A disrupção de cadeias de suprimento não é apenas um efeito colateral de conflitos, mas uma estratégia deliberada de maximização de impacto com custos operacionais relativamente baixos. A economia, neste novo paradigma, torna-se tanto o meio quanto o fim da disputa por hegemonia.
A resposta iraniana, embora ainda pendente de validação por seu Conselho de Segurança Nacional, já produz efeitos antecipatórios nos mercados, elevando os prêmios de risco geopolítico e alimentando estratégias de hedge por parte de grandes players do setor energético. Ao mesmo tempo, impõe aos bancos centrais de países importadores uma nova variável de pressão sobre os regimes de metas de inflação, com potencial para antecipar ou reverter ciclos de política monetária. A inflação importada, via preços de energia, tende a reduzir a margem de manobra para políticas expansionistas, especialmente em países emergentes com fragilidade fiscal.
Observando-se o comportamento dos agentes estatais nas últimas décadas, percebe-se a progressiva substituição da força armada pela coerção econômica. Embargos, sanções e o controle de sistemas de pagamentos internacionais, como o SWIFT, passaram a desempenhar um papel equivalente ao das antigas intervenções militares. O caso de Ormuz insere-se nesse processo. Ao ameaçar interromper um fluxo logístico vital, o Irã posiciona-se não apenas como ator militar regional, mas como agente de ruptura econômica global.
A economia, portanto, não é mais simples reflexo de decisões políticas ou produto das dinâmicas de mercado. Tornou-se um instrumento direto de enfrentamento geopolítico, assumindo status de arma estratégica. Essa constatação exige que análises de risco geopolítico incorporem variáveis econômicas com mais precisão e que a governança internacional evolua no sentido de estabelecer mecanismos mais robustos de proteção dos fluxos comerciais vitais à estabilidade sistêmica.

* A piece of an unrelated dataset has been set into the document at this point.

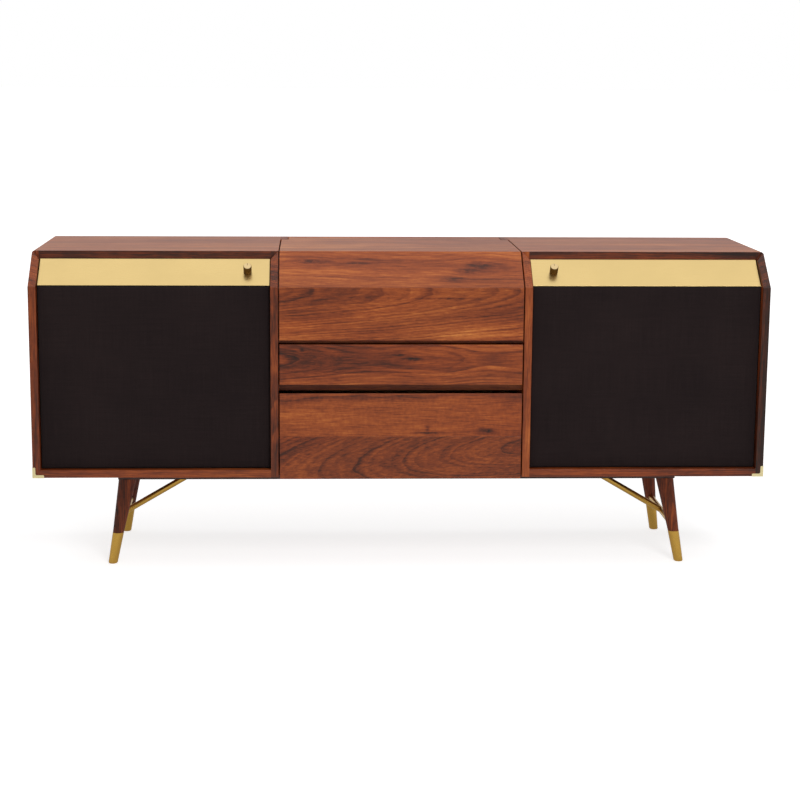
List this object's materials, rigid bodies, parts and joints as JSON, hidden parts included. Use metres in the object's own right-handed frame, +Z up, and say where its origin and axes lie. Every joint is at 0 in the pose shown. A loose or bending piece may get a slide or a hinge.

A possível interrupção do tráfego no Estreito de Ormuz não representa apenas uma crise regional. Trata-se de um ponto de inflexão que expõe a fragilidade de um sistema que, ao mesmo tempo em que promovia eficiência e integração, tornou-se vulnerável a choques localizados com efeitos globais.
Se não houver avanço institucional para mitigar esse tipo de vulnerabilidade – por meio da diversificação logística, de acordos multilaterais de segurança de rotas e do desenvolvimento de redes alternativas de fornecimento –, a economia seguirá sendo o principal campo de conflito estratégico no século 21.